Por Marcelo Batista Nery*

A celebração do Dia Internacional do Acesso à Informação, que é feita no dia 28 de setembro, assume um papel de destaque no calendário ao realçar a importância da acessibilidade ao conhecimento como uma manifestação de liberdade e um instrumento para a participação nas esferas pública, privada, midiática, acadêmica e comunitária. Instituída em 2015 pela Organização das Nações Unidas para a Educação, a Ciência e a Cultura (UNESCO), esta data busca conscientizar a população sobre o fato de que o acesso à informação é um direito inalienável de cada indivíduo e um elemento fundamental para a promoção de espaços de diálogo e a eficácia das práticas de governança. No entanto, no Brasil, as coisas não funcionam como preconizadas (seja fora do país ou não), e eu posso demonstrar.

Interessante observar que, no contexto brasileiro, um marco significativo para a divulgação de dados por iniciativa do setor público se deu anos antes, em 2011, quando o Senado Federal aprovou o projeto que culminou na promulgação da Lei de Acesso à Informação (LAI). Esta lei (nº 12.527) atende a um mandamento constitucional que assegura aos cidadãos o direito de obter informações de interesse pessoal ou coletivo dos órgãos públicos. A LAI baseia-se no princípio da publicidade, que estabelece a divulgação como regra geral e restringe o sigilo a situações excepcionais.

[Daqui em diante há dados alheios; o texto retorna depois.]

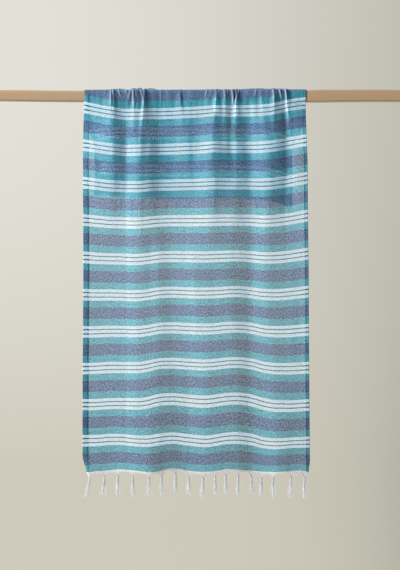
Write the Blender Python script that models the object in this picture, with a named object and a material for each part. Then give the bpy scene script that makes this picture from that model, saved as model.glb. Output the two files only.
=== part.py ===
"""A striped hammam towel hung over a plain wooden rod.

The towel is one woven cloth. Its long end hangs in front of the rod, its short end behind it, and
the warp at both ends is knotted into tassels. X runs along the rod, +Z is up and the front faces -Y.
The origin is the middle of the rod's left end, where a holder takes it. Sizes are in millimetres and
are turned into metres as each mesh is made.
"""

from collections import namedtuple

import bpy
import numpy as np

MM = 0.001

# The rod: a squared wooden bar with well rounded edges.
ROD_LENGTH = 1600.0
ROD_DEPTH = 36.0
ROD_EDGE_RADIUS = 9.0
ROD_EDGE_STEPS = 5
ROD_END_CHAMFER = 1.5

# The towel.
TOWEL_LEFT = 377.0        # from the rod's left end to the towel's left edge
TOWEL_WIDTH = 812.0       # as it is gathered on the rod
FRONT_HEM = 1375.6        # level of the front hem, below the middle of the rod's left end
BACK_HEM = 372.0          # level of the back hem
CLOTH_THICKNESS = 2.0
SIDE_HEM_WIDTH = 20.0
SIDE_HEM_THICKNESS = 3.0
ROD_CLEARANCE = 3.9       # from the rod's surface to the middle of the cloth

# The fringe: a narrow heading below each hem, and the tassels that hang from it.
HEADING_GAP = 0.4
HEADING_HEIGHT = 5.0
TASSEL_ROOT_WIDTH = 11.0

# How the rod's top and bottom edges run, from the rod's left end.
RodSection = namedtuple("RodSection", "along top bottom")
ROD_SECTIONS = (
    RodSection(0, 19.1, -19.1),
    RodSection(120, 19.0, -20.4),
    RodSection(190, 18.3, -21.5),
    RodSection(250, 17.3, -22.3),
    RodSection(340, 16.7, -22.9),
    RodSection(800, 17.2, -23.2),
    RodSection(1180, 18.5, -24.0),
    RodSection(1240, 20.0, -24.4),
    RodSection(1310, 19.9, -23.2),
    RodSection(1410, 20.4, -22.4),
    RodSection(1600, 20.0, -22.6),
)

# One row for each fold line down the front, from the left edge to the right one. `across` is its
# place on the rod. The next six say how far the cloth stands out there, from just under the rod to
# the hem. `front_fall` and `back_fall` say how much lower than level the two hems hang there.
Fold = namedtuple("Fold", "across rod upper quarter half lower hem front_fall back_fall")
FOLD_LEVELS = (50.0, 240.0, 404.0, 680.0, 1060.0, 1412.0)
FOLDS = (
    Fold(0, 0, 0, 4, 10, 10, 8, 8, -11),
    Fold(47, 3, 13, 10, 9, 9, 8, 2, -10),
    Fold(94, 6, 26, 16, 9, 8, 8, -2, -8),
    Fold(128, 3, 22, 13, 10, 10, 12, -5, -6),
    Fold(155, 1, 12, 13, 12, 12, 18, -5, -4),
    Fold(195, 5, 35, 33, 23, 23, 30, -3, -1),
    Fold(225, 6, 31, 31, 23, 25, 35, 0, 0),
    Fold(245, 4, 24, 26, 21, 25, 36, 1, 0),
    Fold(268, 1, 11, 18, 20, 23, 32, -1, 1),
    Fold(320, 0, 3, 7, 12, 12, 18, -10, 1),
    Fold(354, 1, 10, 9, 14, 9, 11, -4, 0),
    Fold(404, 2, 13, 16, 27, 14, 13, 1, -1),
    Fold(432, 3, 24, 26, 28, 20, 17, 2, -2),
    Fold(466, 5, 37, 35, 27, 22, 18, 0, -2),
    Fold(500, 4, 31, 29, 27, 21, 17, -5, -2),
    Fold(537, 3, 18, 22, 23, 18, 14, -6, -1),
    Fold(577, 2, 9, 10, 9, 9, 7, -3, 0),
    Fold(606, 1, 0, 2, 3, 1, 0, 0, 2),
    Fold(635, 2, 13, 10, 9, 4, 1, 3, 5),
    Fold(657, 4, 24, 18, 14, 8, 5, 4, 7),
    Fold(697, 4, 21, 14, 11, 11, 14, 3, 14),
    Fold(734, 1, 1, 3, 6, 8, 12, 1, 23),
    Fold(777, 2, 10, 8, 5, 5, 8, -1, 32),
    Fold(812, 0, 17, 14, 8, 6, 7, 5, 36),
)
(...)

A prerrogativa de prestar informações foi compartilhada por todos os poderes e órgãos públicos, em todos os níveis administrativos. Entretanto, é importante lembrar que, inicialmente, os Executivos da União, Estados, Distrito Federal e Municípios regulamentaram a matéria por meio de decretos e medidas administrativas, o que, em algumas instâncias, resultou em morosidade e prejudicou a obtenção de informações. Tal panorama era observado de maneira recorrente nos diferentes estados do país e ainda é algo que pode ser notado.

A LAI engloba a totalidade da Administração Direta e Indireta, incorporando igualmente as entidades municipais. A título de exemplo, na cidade de São Paulo, o Decreto Nº 53.623, datado de 12 de dezembro de 2012, estabelece a regulamentação da LAI no âmbito do Poder Executivo. No Art. 2º, os órgãos e entidades municipais se comprometem a garantir o direito de acesso à informação, por meio da implementação de procedimentos ágeis e objetivos, veiculados de forma transparente, clara e em linguagem de fácil compreensão; e no Art. 3º, é destacada a importância da adesão à publicidade como preceito primordial e do sigilo como exceção.

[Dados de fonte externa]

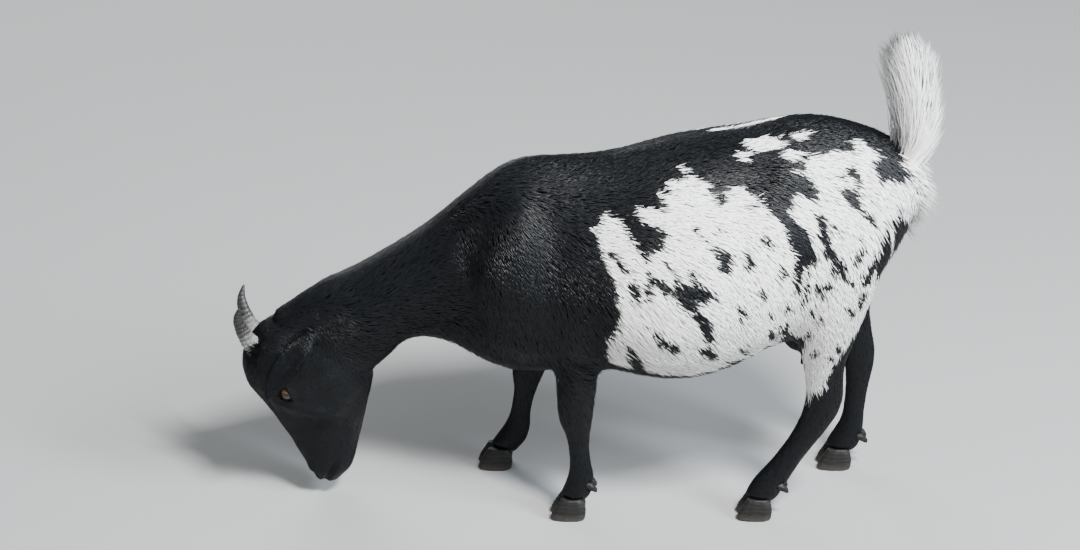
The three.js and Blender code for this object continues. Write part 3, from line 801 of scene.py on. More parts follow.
# strokes: points (along, down) and a half width
BLACK_STROKES = {"left": [
    ([(186, 135), (192, 142)], 4), ([(204, 175), (213, 187)], 4), ([(150, 199), (157, 212)], 8),
    ([(150, 198), (162, 200)], 5), ([(186, 197), (189, 213)], 4), ([(228, 213), (229, 233)], 3.5),
    ([(148, 167), (152, 168)], 2), ([(118, 163), (122, 175)], 2),
    ([(124, 177), (137, 183), (142, 193)], 1.2), ([(22, 208), (37, 222)], 3), ([(46, 243), (51, 252)], 6),
    ([(63, 223), (70, 230), (67, 242), (67, 255)], 4), ([(78, 235), (88, 242), (100, 241)], 5.5),
    ([(100, 241), (111, 254)], 9), ([(111, 255), (122, 265), (132, 275)], 6),
    ([(132, 275), (138, 283), (141, 295)], 7), ([(118, 222), (122, 234)], 5),
    ([(116, 243), (125, 246), (134, 246)], 9), ([(134, 244), (144, 247)], 4.5),
    ([(144, 247), (155, 260)], 1.6), ([(88, 212), (97, 222), (102, 232)], 3),
    ([(63, 286), (72, 290)], 1.5), ([(77, 293), (84, 304)], 3.5), ([(88, 303), (100, 310)], 5),
    ([(137, 311), (145, 324)], 6), ([(178, 263), (183, 274)], 4), ([(203, 244), (207, 252)], 3.5),
    ([(215, 270), (219, 282)], 2.2), ([(238, 270), (239, 281)], 2.2), ([(219, 306), (223, 318)], 5),
    ([(232, 303), (234, 330)], 2.5), ([(239, 303), (243, 338)], 3), ([(183, 323), (192, 348)], 3),
    ([(165, 347), (186, 360)], 3), ([(45, 316), (50, 332)], 4), ([(50, 336), (54, 352), (50, 366)], 9),
    ([(314, 76), (306, 84)], 6), ([(310, 85), (296, 91)], 2.8), ([(318, 84), (320, 100)], 4),
    ([(300, 106), (314, 108)], 5), ([(308, 112), (313, 124)], 9),
    ([(318, 124), (328, 136), (338, 149)], 4.5), ([(272, 148), (277, 160), (279, 172)], 6),
    ([(279, 172), (284, 189), (290, 203)], 6), ([(290, 203), (296, 216), (295, 230)], 4),
    ([(284, 248), (292, 243)], 5), ([(283, 256), (281, 267)], 2.5), ([(275, 243), (278, 252)], 3.5),
    ([(302, 210), (307, 223), (309, 238)], 4), ([(328, 194), (320, 214)], 4.5),
    ([(328, 176), (328, 194)], 1.5), ([(289, 159), (297, 165)], 2.8),
    ([(343, 221), (340, 232), (336, 246)], 6), ([(329, 234), (338, 236)], 4),
    ([(318, 241), (320, 252)], 2.5), ([(331, 266), (329, 284)], 4.5),
    ([(313, 281), (319, 290), (320, 298)], 3.2), ([(282, 293), (280, 304)], 3),
    ([(271, 282), (269, 295)], 1.8), ([(246, 203), (247, 225), (249, 247)], 5),
    ([(262, 220), (262, 245)], 2), ([(262, 245), (260, 258), (258, 272)], 4),
    ([(269, 322), (268, 338)], 3), ([(277, 366), (283, 355)], 2.5), ([(298, 362), (303, 367)], 3),
    ([(306, 347), (311, 357)], 4), ([(374, 110), (374, 127)], 2.2), ([(396, 70), (401, 60)], 3.5),
    ([(342, 105), (343, 109)], 1.5),
]}
WHITE_STROKES = {"left": [
    ([(275, 398), (268, 412), (261, 425)], 4.5),
    ([(246, 36), (258, 35)], 4.5), ([(239, 86), (256, 87)], 1.5), ([(300, 95), (314, 95)], 2.4),
    ([(364, 152), (368, 182)], 3), ([(376, 208), (379, 230)], 3), ([(107, 70), (113, 82), (115, 90)], 3),
]}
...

Passados cinco anos, ou seja, em um momento em que tanto a LAI como o Dia Internacional do Acesso à Informação já deveriam estar bem estabelecidos, comecei a delinear um projeto. Este projeto tinha como objetivo realizar um estudo comparativo de dados relacionados a homicídios, usando duas fontes distintas de informação: a Secretaria Municipal da Saúde (SMS) e a Secretaria de Segurança Pública (SSP), ambos referentes à cidade de São Paulo.

Resumindo: No final de 2018, a partir de uma análise preliminar da plataforma Brasil, sistema eletrônico utilizado no país para o gerenciamento e análise de projetos de pesquisa envolvendo seres humanos como participantes, observaram-se riscos mínimos para o referido projeto, uma vez que a coleta de dados não incluía informações de identificação pessoal. Em 2019, o projeto obteve todas as aprovações necessárias, respaldado por pareceres especializados bem fundamentados. Em 2020, recebi a carta de anuência institucional da SMS, assinada pelo seu coordenador, endossando a manifestação favorável emitida pelo Comitê de Ética em Pesquisa da própria SMS.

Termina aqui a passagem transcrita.